KL: I agree with you that they’re both complicit. But let me press you a bit more on Owen. He seems obsessed (maybe that’s not the right word) with “knowing” Aubrey’s past self. What is it about human nature that causes us to probe into the unknown so persistently? I don’t expect you to answer such a huge question! But I am curious if this notion makes its way into your other work? I mean, I suppose on some level that as fiction writers we’re constantly writing into the unknown, but I think, too, that in our line of work some level of ambiguity or uncertainty is expected and embraced. But not so much for others, like your character Owen. Do you explore this idea of “keeping secrets from others” elsewhere in your work?
RM: It makes its way into a lot of my work. Secrets reveal shame, and shame reveals so much: history, culture, personality, and desires—sometimes desires so powerful that their keeper can’t bear to speak of them. This story explores the other side, from the person who’s being asked to trust someone close to them whom he suspects is keeping a big secret, for unexplained reasons. My wife and I have a pet theory: much of a person’s worldview hinges on one thing—how much they need to know about someone before they trust them. It’s an imperfect lens, but I think using it helps illuminate some interesting things about characters (and people).
KL: The setting here, the actual island itself, poses its own set of dangers: the seclusion, the wind, rain, the sea, and the dark forest denizens. Is this typical of most of your stories — that the setting plays such an integral role?
RM: It is typical—but not in such an overt way as is in, “The Island.” I’m convinced that it’s not just the people we’re around, or the socio/cultural/economic climate we face, but the concrete physical aspects of our environment that influence a person’s posture toward the world.
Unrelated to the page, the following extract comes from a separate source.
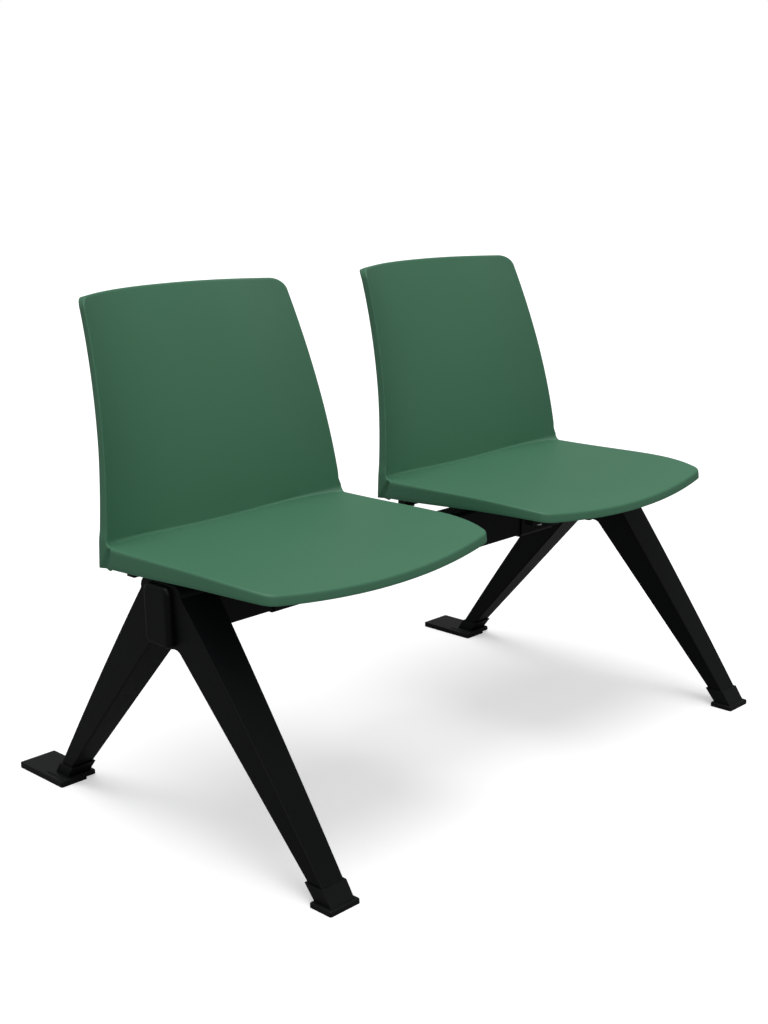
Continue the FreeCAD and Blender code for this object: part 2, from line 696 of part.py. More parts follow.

The architecture of the building we work in will subtly contribute to the kind of music we enjoy. The floor plan of our apartment will quietly impact our relationship with our flat mates. The nature of the lighting in a place will in small ways frame our mood. To not make use of that in building a fictional work feels like a missed opportunity.
KL: Are you writing other stories? What else are you working on?
RM: I’m always working on a handful stories, albeit slowly. Right now, I’m focused on edits for my first book, which is coming out early next year, a contemporary novel called The Hummingbirds (Skyhorse). It follows a groundskeeper named Ezra, who was raised in a cult that deifies birds. He’s drawn into a relationship with an aging film actor who’s married to a politically ambitious movie producer who wishes Ezra dead. It draws (very) loosely upon my years living in Santa Monica and working in Malibu through my mid-twenties.
ROSS MCMEEKIN’s stories have appeared recently or are forthcoming in Virginia Quarterly Review, Post Road Magazine, Redivider, and Tin House online. He edits the literary journal Spartan, and has been awarded fellowships from the Richard Hugo House and Jack Straw Cultural Center in Seattle.